▶ Data provided

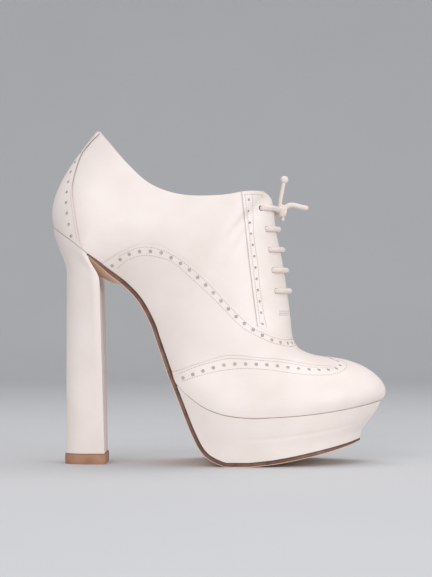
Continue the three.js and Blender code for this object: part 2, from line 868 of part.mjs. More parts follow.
// The same row carried on past its two ends
function widened(row) {
  const last = row.length - 1;
  const start = row[0].clone().lerp(row[1], -breastRoom);
  const end = row[last].clone().lerp(row[last - 1], -breastRoom);
  return [start, ...row.slice(1, last), end];
}

function heelBlock() {
  const floor = liftThickness + clearance;
  const block = slab(heelDepths.map((down) => heelLayer(down, floor, 0)));
  const rows = [soleRow(breastStation - breastGap), ...soleRows];
  const roomAt = (distance) => raised(rows, distance).map(widened);
  const soleRoom = slab([roomAt(outsoleThickness + clearance), roomAt(-clearance)]);
  return block.subtract(soleRoom);
}

function topLift() {
  return slab([
    heelLayer(1, liftThickness, liftOverhang), heelLayer(1, 0, liftOverhang),
  ]);
}

// The sock that covers the inside of the bottom
function insole() {
  const depth = innerDepth + clearance;
  const edges = wallStations.map((t) => ({
    t, outer: insetFoot(t, -1, depth), inner: insetFoot(t, 1, depth),
  }));
  const floor = edges.map(({ outer, inner }) =>
    acrossSteps.map((across) => {
      const point = outer.clone().lerp(inner, (across + 1) / 2);
      point.z = bottomHeight(point.x, point.y);
      return point;
    }),
  );
  const cover = floor.map((row, r) => {
    const way = bottomNormal(edges[r].t);
    return row.map((point) => point.clone().addScaledVector(way, -insoleThickness));
  });
  return slab([cover, floor]);
}

const cords = [
  meshOf("lace_tie_outer", laceTie(-1), laceCotton),
  meshOf("lace_tie_inner", laceTie(1), laceCotton),
  meshOf("lace_knot", ball(knotSize, knotCentre), laceCotton),
  meshOf("lace_end_up", laceEndUp(), laceCotton),
  meshOf("lace_end_ahead", cord(fromKnot(aheadRoute), laceDiameter), laceCotton),
];
const body = [
  meshOf("upper", lastUpper(), leather),
  meshOf("toe_cap", toeCap(), leather),
  meshOf("vamp", vamp(), leather),
  meshOf("facing_outer", facing(-1), leather),
  meshOf("facing_inner", facing(1), leather),
  meshOf("heel_counter", heelCounter(), leather),
  meshOf("tongue", tongue(), lining),
  ...laceHeights.slice(1).map((height, i) =>
    meshOf(`lace_bar_${i + 1}`, laceBar(height), laceCotton),
  ),
  meshOf("insole", insole(), lining),
  meshOf("outsole", outsole(), soleLeather),
  meshOf("platform", platform(), leather),
  meshOf("heel_block", heelBlock(), leather),
  meshOf("top_lift", topLift(), liftRubber),
];

// The origin goes to the middle of the shoe's box, on the floor.
const bounds = new THREE.Box3();
body.forEach((mesh) => bounds.expandByObject(mesh));
const centre = bounds.getCenter(new THREE.Vector3());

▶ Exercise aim
Give back the data above exactly as it appears.

▶ Final result
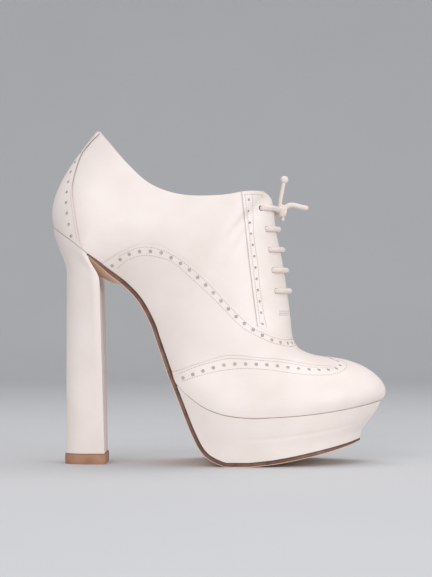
Continue the three.js and Blender code for this object: part 2, from line 868 of part.mjs. More parts follow.
// The same row carried on past its two ends
function widened(row) {
  const last = row.length - 1;
  const start = row[0].clone().lerp(row[1], -breastRoom);
  const end = row[last].clone().lerp(row[last - 1], -breastRoom);
  return [start, ...row.slice(1, last), end];
}

function heelBlock() {
  const floor = liftThickness + clearance;
  const block = slab(heelDepths.map((down) => heelLayer(down, floor, 0)));
  const rows = [soleRow(breastStation - breastGap), ...soleRows];
  const roomAt = (distance) => raised(rows, distance).map(widened);
  const soleRoom = slab([roomAt(outsoleThickness + clearance), roomAt(-clearance)]);
  return block.subtract(soleRoom);
}

function topLift() {
  return slab([
    heelLayer(1, liftThickness, liftOverhang), heelLayer(1, 0, liftOverhang),
  ]);
}

// The sock that covers the inside of the bottom
function insole() {
  const depth = innerDepth + clearance;
  const edges = wallStations.map((t) => ({
    t, outer: insetFoot(t, -1, depth), inner: insetFoot(t, 1, depth),
  }));
  const floor = edges.map(({ outer, inner }) =>
    acrossSteps.map((across) => {
      const point = outer.clone().lerp(inner, (across + 1) / 2);
      point.z = bottomHeight(point.x, point.y);
      return point;
    }),
  );
  const cover = floor.map((row, r) => {
    const way = bottomNormal(edges[r].t);
    return row.map((point) => point.clone().addScaledVector(way, -insoleThickness));
  });
  return slab([cover, floor]);
}

const cords = [
  meshOf("lace_tie_outer", laceTie(-1), laceCotton),
  meshOf("lace_tie_inner", laceTie(1), laceCotton),
  meshOf("lace_knot", ball(knotSize, knotCentre), laceCotton),
  meshOf("lace_end_up", laceEndUp(), laceCotton),
  meshOf("lace_end_ahead", cord(fromKnot(aheadRoute), laceDiameter), laceCotton),
];
const body = [
  meshOf("upper", lastUpper(), leather),
  meshOf("toe_cap", toeCap(), leather),
  meshOf("vamp", vamp(), leather),
  meshOf("facing_outer", facing(-1), leather),
  meshOf("facing_inner", facing(1), leather),
  meshOf("heel_counter", heelCounter(), leather),
  meshOf("tongue", tongue(), lining),
  ...laceHeights.slice(1).map((height, i) =>
    meshOf(`lace_bar_${i + 1}`, laceBar(height), laceCotton),
  ),
  meshOf("insole", insole(), lining),
  meshOf("outsole", outsole(), soleLeather),
  meshOf("platform", platform(), leather),
  meshOf("heel_block", heelBlock(), leather),
  meshOf("top_lift", topLift(), liftRubber),
];

// The origin goes to the middle of the shoe's box, on the floor.
const bounds = new THREE.Box3();
body.forEach((mesh) => bounds.expandByObject(mesh));
const centre = bounds.getCenter(new THREE.Vector3());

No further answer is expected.